The Lord intervenes: He respects Abel’s offering and not Cain’s one. The narrator does not offer us explicit explanations for the Lord’s reasons, except for a discreet cue to the fact that Abel offered the best parts of what he owned («firstborn» and «fat»). To understand the text, we need to move our attention from the offerors with their gifts to the Lord: He did a significant action to make Cain realize that his neglected brother, the “evanescent vapor”, has importance and dignity in His sight. It is an invitation to get out from the possessive and exclusive relationship in which his mother locked him with her preference, a relationship that isolated and depleted Cain. We know from the previous posts, in fact, that respecting the differences in which God created everything lead to a happy and full life, because only this way to love and make true relationships; we even know that the man who remains alone is in mortal danger. The Lord exhorts Cain to “dominate” the animal in him, to open the possibility for a new relation with the brother that would benefit both of them. It is interesting to underline that the word translated with «sin» (its Hebrew root expresses the idea of “missing the target”: therefore, «sin» is taking a wrong direction of life) is feminine in the original text, while the verb it is associated with is masculine: maybe a hint to the beast that symbolically represents lust, the serpent. Will Cain accept the Lord’s educational intervention?

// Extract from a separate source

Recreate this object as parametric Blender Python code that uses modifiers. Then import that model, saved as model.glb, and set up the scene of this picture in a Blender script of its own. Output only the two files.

«Cain said to Abel, his brother... It happened when they were in the field, that Cain rose up against Abel, his brother, and killed him. The LORD said to Cain, “Where is Abel, your brother?” He said, “I do not know. Am I my brother’s keeper?” The LORD said, “What have you done? The voice of your brother’s blood cries to me from the ground. Now you are cursed because of the ground, which has opened its mouth to receive your brother’s blood from your hand. From now on, when you till the ground, it won’t yield its strength to you. You shall be a fugitive and a wanderer in the earth.” Cain said to the LORD, “My punishment is greater than I can bear.  Behold, you have driven me out this day from the surface of the ground. I will be hidden from your face, and I will be a fugitive and a wanderer in the earth. It will happen that whoever finds me will kill me.” The LORD said to him, “Therefore whoever slays Cain, vengeance will be taken on him sevenfold.” the LORD appointed a sign for Cain, lest any finding him should strike him. Cain went out from the LORD’s presence, and lived in the land of Nod, east of Eden». Cain’s speech to Abel is not reported in the original text: maybe they were only empty words without importance and not the renewed dialogue the Lord expected. Cain cedes to the animal in him and kills the brother; this fact condemns him to a life of “wandering”. In fact, who does not recognize the neighbor and his/her dignity loses himself/herself as well. The Lord appoints «a sign» on Cain to protect him; even the murderer’s life is of worth in His sight. However, distance from the project of good and life God originally thought for His creatures («Eden») increases: eastward of the garden Adam and Eve were driven out after their sin (see Gen 3,24); in the same direction proceeds Cain, further “going out” from the Lord.
«Adam knew his wife again. She gave birth to a son, and named him Seth, “for God has appointed me another offspring instead of Abel, for Cain killed him.” There was also born a son to Seth, and he named him Enosh. Then men began to call on the LORD’s name». In Cain’s genealogy there are builders, breeders, musicians, metalworkers (see Gen 4,17-24: arts and crafts are not a divine gift like in the myths of other cultures, but human inventions); in Seth’s one we find instead the beginning of the cult to the Lord, a way to crush the head to the serpent: the text uses the words we already read in the promise about the woman’s «offspring» who will win against lust and its consequences (see Gen 3,15).